→ **AIM**
The data must be returned in full and exactly as given.

[Object data in JSON]
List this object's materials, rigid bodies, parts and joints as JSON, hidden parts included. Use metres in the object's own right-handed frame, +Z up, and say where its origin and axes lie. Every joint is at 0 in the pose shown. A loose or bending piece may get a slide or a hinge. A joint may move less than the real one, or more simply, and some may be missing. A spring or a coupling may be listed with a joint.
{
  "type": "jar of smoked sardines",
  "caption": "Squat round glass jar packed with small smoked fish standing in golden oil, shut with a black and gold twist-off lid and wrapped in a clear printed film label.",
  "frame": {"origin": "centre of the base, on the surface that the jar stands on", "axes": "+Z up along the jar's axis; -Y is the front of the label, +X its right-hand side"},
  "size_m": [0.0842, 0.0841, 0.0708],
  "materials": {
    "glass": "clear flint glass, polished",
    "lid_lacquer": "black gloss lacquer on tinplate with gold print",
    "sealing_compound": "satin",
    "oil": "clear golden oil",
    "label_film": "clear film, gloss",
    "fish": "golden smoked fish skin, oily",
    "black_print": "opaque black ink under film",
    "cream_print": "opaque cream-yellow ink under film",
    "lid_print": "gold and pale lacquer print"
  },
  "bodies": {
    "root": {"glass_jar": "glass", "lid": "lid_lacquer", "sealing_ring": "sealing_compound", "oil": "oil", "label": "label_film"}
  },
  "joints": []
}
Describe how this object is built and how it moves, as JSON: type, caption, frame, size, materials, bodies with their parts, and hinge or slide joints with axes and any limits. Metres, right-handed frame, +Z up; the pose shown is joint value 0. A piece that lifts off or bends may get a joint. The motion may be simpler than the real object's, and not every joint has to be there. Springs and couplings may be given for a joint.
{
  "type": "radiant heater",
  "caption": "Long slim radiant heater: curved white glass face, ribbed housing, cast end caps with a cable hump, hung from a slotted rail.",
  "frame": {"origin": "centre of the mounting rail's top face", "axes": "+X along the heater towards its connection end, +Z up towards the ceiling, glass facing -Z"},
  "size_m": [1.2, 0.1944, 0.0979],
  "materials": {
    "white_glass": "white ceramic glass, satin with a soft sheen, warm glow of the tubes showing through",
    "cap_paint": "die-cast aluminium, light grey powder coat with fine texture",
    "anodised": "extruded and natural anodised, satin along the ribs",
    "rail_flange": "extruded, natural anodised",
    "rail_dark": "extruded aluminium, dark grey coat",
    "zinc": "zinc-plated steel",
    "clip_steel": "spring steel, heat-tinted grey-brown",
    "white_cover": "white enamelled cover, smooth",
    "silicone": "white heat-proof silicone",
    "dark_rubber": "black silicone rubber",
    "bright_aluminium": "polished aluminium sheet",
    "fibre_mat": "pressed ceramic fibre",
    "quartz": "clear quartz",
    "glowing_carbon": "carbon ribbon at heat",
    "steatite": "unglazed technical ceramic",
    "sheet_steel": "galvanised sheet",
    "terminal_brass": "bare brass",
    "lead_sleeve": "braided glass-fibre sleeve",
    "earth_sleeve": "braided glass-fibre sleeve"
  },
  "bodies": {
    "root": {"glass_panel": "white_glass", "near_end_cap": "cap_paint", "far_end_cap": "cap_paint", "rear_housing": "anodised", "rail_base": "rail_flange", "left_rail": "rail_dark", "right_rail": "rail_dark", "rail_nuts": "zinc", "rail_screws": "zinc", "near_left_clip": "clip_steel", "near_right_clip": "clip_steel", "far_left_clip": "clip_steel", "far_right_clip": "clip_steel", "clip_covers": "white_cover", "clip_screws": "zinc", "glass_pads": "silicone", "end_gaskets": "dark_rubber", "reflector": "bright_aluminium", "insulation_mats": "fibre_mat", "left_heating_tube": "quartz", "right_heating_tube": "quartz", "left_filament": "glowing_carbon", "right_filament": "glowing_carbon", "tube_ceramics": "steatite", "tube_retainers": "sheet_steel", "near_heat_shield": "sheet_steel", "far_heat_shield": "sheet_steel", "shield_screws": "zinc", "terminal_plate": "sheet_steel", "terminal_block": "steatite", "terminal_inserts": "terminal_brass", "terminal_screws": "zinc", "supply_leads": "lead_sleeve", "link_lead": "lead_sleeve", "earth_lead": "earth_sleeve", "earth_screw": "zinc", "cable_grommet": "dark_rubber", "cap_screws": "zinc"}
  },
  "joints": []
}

→ **RESPONSE FOR THIS EXERCISE**
List this object's materials, rigid bodies, parts and joints as JSON, hidden parts included. Use metres in the object's own right-handed frame, +Z up, and say where its origin and axes lie. Every joint is at 0 in the pose shown. A loose or bending piece may get a slide or a hinge. A joint may move less than the real one, or more simply, and some may be missing. A spring or a coupling may be listed with a joint.
{
  "type": "jar of smoked sardines",
  "caption": "Squat round glass jar packed with small smoked fish standing in golden oil, shut with a black and gold twist-off lid and wrapped in a clear printed film label.",
  "frame": {"origin": "centre of the base, on the surface that the jar stands on", "axes": "+Z up along the jar's axis; -Y is the front of the label, +X its right-hand side"},
  "size_m": [0.0842, 0.0841, 0.0708],
  "materials": {
    "glass": "clear flint glass, polished",
    "lid_lacquer": "black gloss lacquer on tinplate with gold print",
    "sealing_compound": "satin",
    "oil": "clear golden oil",
    "label_film": "clear film, gloss",
    "fish": "golden smoked fish skin, oily",
    "black_print": "opaque black ink under film",
    "cream_print": "opaque cream-yellow ink under film",
    "lid_print": "gold and pale lacquer print"
  },
  "bodies": {
    "root": {"glass_jar": "glass", "lid": "lid_lacquer", "sealing_ring": "sealing_compound", "oil": "oil", "label": "label_film"}
  },
  "joints": []
}
Describe how this object is built and how it moves, as JSON: type, caption, frame, size, materials, bodies with their parts, and hinge or slide joints with axes and any limits. Metres, right-handed frame, +Z up; the pose shown is joint value 0. A piece that lifts off or bends may get a joint. The motion may be simpler than the real object's, and not every joint has to be there. Springs and couplings may be given for a joint.
{
  "type": "radiant heater",
  "caption": "Long slim radiant heater: curved white glass face, ribbed housing, cast end caps with a cable hump, hung from a slotted rail.",
  "frame": {"origin": "centre of the mounting rail's top face", "axes": "+X along the heater towards its connection end, +Z up towards the ceiling, glass facing -Z"},
  "size_m": [1.2, 0.1944, 0.0979],
  "materials": {
    "white_glass": "white ceramic glass, satin with a soft sheen, warm glow of the tubes showing through",
    "cap_paint": "die-cast aluminium, light grey powder coat with fine texture",
    "anodised": "extruded and natural anodised, satin along the ribs",
    "rail_flange": "extruded, natural anodised",
    "rail_dark": "extruded aluminium, dark grey coat",
    "zinc": "zinc-plated steel",
    "clip_steel": "spring steel, heat-tinted grey-brown",
    "white_cover": "white enamelled cover, smooth",
    "silicone": "white heat-proof silicone",
    "dark_rubber": "black silicone rubber",
    "bright_aluminium": "polished aluminium sheet",
    "fibre_mat": "pressed ceramic fibre",
    "quartz": "clear quartz",
    "glowing_carbon": "carbon ribbon at heat",
    "steatite": "unglazed technical ceramic",
    "sheet_steel": "galvanised sheet",
    "terminal_brass": "bare brass",
    "lead_sleeve": "braided glass-fibre sleeve",
    "earth_sleeve": "braided glass-fibre sleeve"
  },
  "bodies": {
    "root": {"glass_panel": "white_glass", "near_end_cap": "cap_paint", "far_end_cap": "cap_paint", "rear_housing": "anodised", "rail_base": "rail_flange", "left_rail": "rail_dark", "right_rail": "rail_dark", "rail_nuts": "zinc", "rail_screws": "zinc", "near_left_clip": "clip_steel", "near_right_clip": "clip_steel", "far_left_clip": "clip_steel", "far_right_clip": "clip_steel", "clip_covers": "white_cover", "clip_screws": "zinc", "glass_pads": "silicone", "end_gaskets": "dark_rubber", "reflector": "bright_aluminium", "insulation_mats": "fibre_mat", "left_heating_tube": "quartz", "right_heating_tube": "quartz", "left_filament": "glowing_carbon", "right_filament": "glowing_carbon", "tube_ceramics": "steatite", "tube_retainers": "sheet_steel", "near_heat_shield": "sheet_steel", "far_heat_shield": "sheet_steel", "shield_screws": "zinc", "terminal_plate": "sheet_steel", "terminal_block": "steatite", "terminal_inserts": "terminal_brass", "terminal_screws": "zinc", "supply_leads": "lead_sleeve", "link_lead": "lead_sleeve", "earth_lead": "earth_sleeve", "earth_screw": "zinc", "cable_grommet": "dark_rubber", "cap_screws": "zinc"}
  },
  "joints": []
}